Deciphering Angular Frequency

In the realm of wave motion, angular frequency (\textomega) offers insight into the 'speed' of the wave's oscillations—how quickly it cycles through its full range of motion. It’s expressed in radians per second (rad/s) and relates to the wave number (k) and the wave speed (v) through the relationship: \[ k = \frac{\textomega}{v} \]

Angular frequency is particularly important in discussions of wave interference and standing waves because it factors into the position and occurrence of nodes and antinodes. For example, a change in angular frequency while holding wave speed constant will result in a different wavelength and thus alter the pattern and position of nodes within standing waves. Let's not confuse angular frequency with the regular frequency, though—the latter simply tells us how many oscillations occur per second, whereas the former adds the 'angular' aspect, tying the concept to circular motion and waves.

Exploring Wave Interference

One of the most fascinating aspects of wave behavior is wave interference, which is when two or more waves pass through the same medium and overlap. This can occur with all types of waves, including sound, light, and, as in our exercise, waves on a string. The principle of superposition is a key rule for understanding wave interference, stating that the resulting wave displacement at any point is the sum of the displacements of individual waves at that point.

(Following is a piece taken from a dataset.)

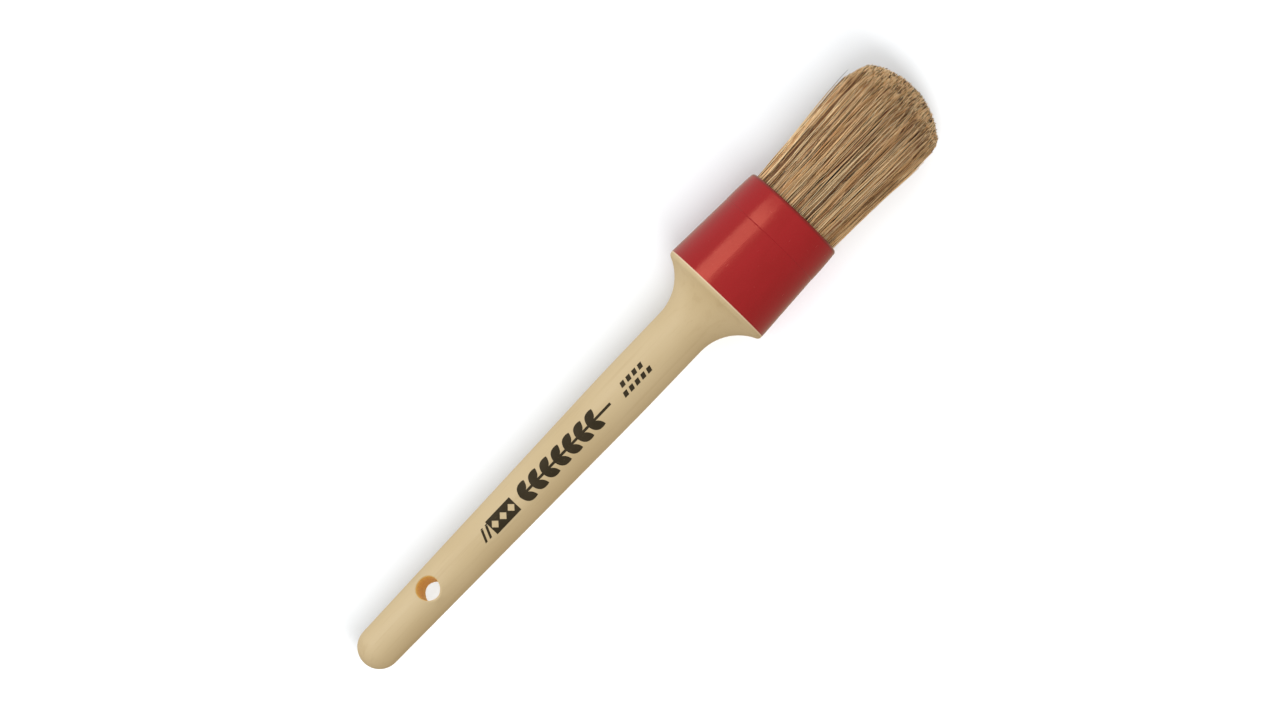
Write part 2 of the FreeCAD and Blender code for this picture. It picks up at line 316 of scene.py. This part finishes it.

When waves interfere perfectly synchronously, they amplify each other, a phenomenon known as constructive interference. On the other hand, destructive interference occurs when waves are out of phase, canceling each other out and producing nodes—points of zero displacement. In our exercise, it's this destructive interference that leads us to determine the positions of the nodes in a standing wave. Standing waves arise when waves reflect and interfere with their own incoming waves. Think of it like an echo bouncing back and creating a pattern that seems to stand still. This is where we get to see those nodes (still points) and antinodes (points that oscillate with maximum amplitude) that define standing waves.